Romney gives lip service to the idea that the world has changed since the end of the cold war, but shows no sign that he's thought much about what that means practically. Huntsman sees a need for change:
We still have remnants of a top-heavy, post-Cold War infrastructure. It needs to be transformed to reflect the 21st Century world, and the growing asymmetric threats we face.
Finally, the shallowness of thought in Romney's speech is perhaps best exemplified by this statement: "Iran obtaining a nuclear weapon is unacceptable." Again, this is not a strategy. How would Romney prevent it? He does not say. He simply declares it "unacceptable." Evidently the mere existence of a bigger American navy will take care of that automatically.

By contrast, Huntsman said in his address: "I cannot live with a nuclear-armed Iran. If you want an example of when I would consider the use of American force, it would be that." While I have grave doubts about the utility of force in solving this particular dilemma, at least Huntsman faces the logical consequence of declaring a situation "unacceptable."

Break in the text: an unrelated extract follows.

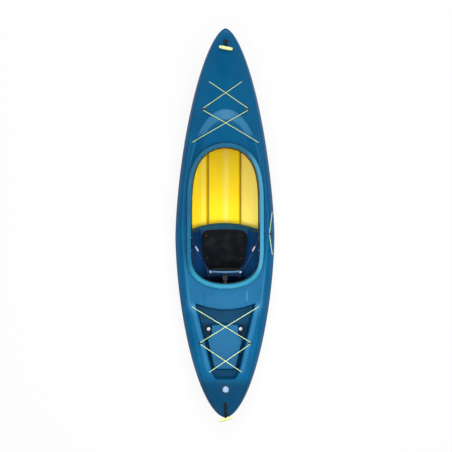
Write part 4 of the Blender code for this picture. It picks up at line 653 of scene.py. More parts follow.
def finishLook(tree, shader, colour, roughness, height, depth, settings):
    # colour, roughness and relief come from sockets; depth is the relief's height in metres
    bump = addNode(tree, "Bump", {"Height": height, "Strength": 1.0, "Distance": depth})
    settings = {"Base Color": colour, "Roughness": roughness, "Normal": bump.outputs[0], **settings}
    for key, value in settings.items():
        setInput(tree, shader, key, value)


def mouldedLook(name, colour, paler, rough=(0.36, 0.5), grain=700.0, depth=0.00006, scuffs=0.3, wear=0.4,
                dust=0.1, specular=0.4, worn=None, bands=(), paintedLightColours=None):
    # satin moulded plastic: cloudy colour, fine grain, scuffs, pale worn corners and a little dust. Each band
    # is (coordinates, axis, low, high, fade, colour); the pair of colours given at the end are the painted
    # shade and the painted highlight, between which the mesh's painted light runs
    look, tree, shader, place = startLook(name)
    spot = place.outputs["Object"]
    skin = useGroup(tree, grainGroup, spot, Grain=grain, Patches=4.0)
    marks = useGroup(tree, scuffGroup, spot, Amount=scuffs)["Mask"]
    edges = useGroup(tree, wearGroup, spot, Amount=wear)["Mask"]
    film = useGroup(tree, dustGroup, spot, Amount=dust)["Mask"]
    base = addMix(tree, skin["Cloud"], colour, paler)
    # painted shade and painted highlight, following the mesh's painted light
    if paintedLightColours:
        tone = addNode(tree, "Attribute", attribute_name="tone").outputs["Fac"]
        base = addMix(tree, addRange(tree, tone, 0.0, -1.0), base, paintedLightColours[0])
        base = addMix(tree, addRange(tree, tone, 0.0, 1.0), base, paintedLightColours[1])
    # bands of colour, which the finishes below use for painted shade and painted highlights
    for source, axis, low, high, fade, bandColour in bands:
        value = addNode(tree, "SeparateXYZ", {0: place.outputs[source]}).outputs[axis]
        mask = product(tree, addRange(tree, value, low - fade, low + fade),
                       addRange(tree, value, high + fade, high - fade))
        base = addMix(tree, mask, base, bandColour)
    base = addMix(tree, marks, base, worn or paler)
    base = addMix(tree, edges, base, worn or paler)
    base = addMix(tree, film, base, rgb(196, 190, 178))
    gloss = addMath(tree, "MULTIPLY_ADD", marks, 0.3)
    tree.links.new(addRange(tree, skin["Cloud"], 0.0, 1.0, *rough), gloss.node.inputs[2])
    finishLook(tree, shader, base, gloss, skin["Height"], depth, {"Specular IOR Level": specular})
    return look


def clothLook(name, colour, thread, threads=700.0, depth=0.0002):
    # woven cloth read straight down through the piece, with slubs and a sheen
    look, tree, shader, place = startLook(name)
    spot = place.outputs["Object"]
    cloth = useGroup(tree, weaveGroup, spot, Threads=threads)
    skin = useGroup(tree, grainGroup, spot, Grain=260.0, Patches=11.0)["Cloud"]
    film = useGroup(tree, dustGroup, spot, Amount=0.03)["Mask"]
    base = addMix(tree, cloth["Warp"], colour, thread)
    base = addMix(tree, product(tree, skin, 0.3), base, thread)
    base = addMix(tree, film, base, rgb(150, 145, 135))
    finishLook(tree, shader, base, addRange(tree, skin, 0.0, 1.0, 0.82, 0.95), cloth["Height"], depth,
               {"Sheen Weight": 0.06, "Sheen Roughness": 0.5, "Specular IOR Level": 0.1})
    return look


def yarnLook(name, colour, other, around, along, depth=0.0004, sheen=0.2):
    # braided cord or ribbed webbing on the piece's own map, whose second number is in metres along it
    look, tree, shader, place = startLook(name)
    yarn = useGroup(tree, braidGroup, place.outputs["UV"], Around=around, Along=along)["Height"]
    skin = useGroup(tree, grainGroup, place.outputs["Object"], Grain=500.0, Patches=30.0)["Cloud"]
    base = addMix(tree, addRange(tree, yarn, 0.70, 1.0), other, colour)
    base = addMix(tree, product(tree, skin, 0.35), base, other)
    finishLook(tree, shader, base, addRange(tree, skin, 0.0, 1.0, 0.6, 0.8), yarn, depth,
               {"Sheen Weight": sheen, "Specular IOR Level": 0.3})
    return look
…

This comparison of these speeches by Huntsman and Romney is dispiriting for those of us who believe foreign policy should have a central place in a presidential campaign. The more substantive speech comes from the candidate who can't seem to gain any traction in the polls, while the supposed front-runner's address is a crude mix of demagoguery, pandering, and jingoism. The more thoughtful candidate also seems to want to return to an earlier era in which the United States did not have to pledge to "bear any burden" internationally. The shallow candidate seems to want the United States to play a leading role in the world, but seems incapable of imagining a way for it to do so that entails anything other than more spending on weapons.

If this is the best the GOP can do, President Obama looks better all the time.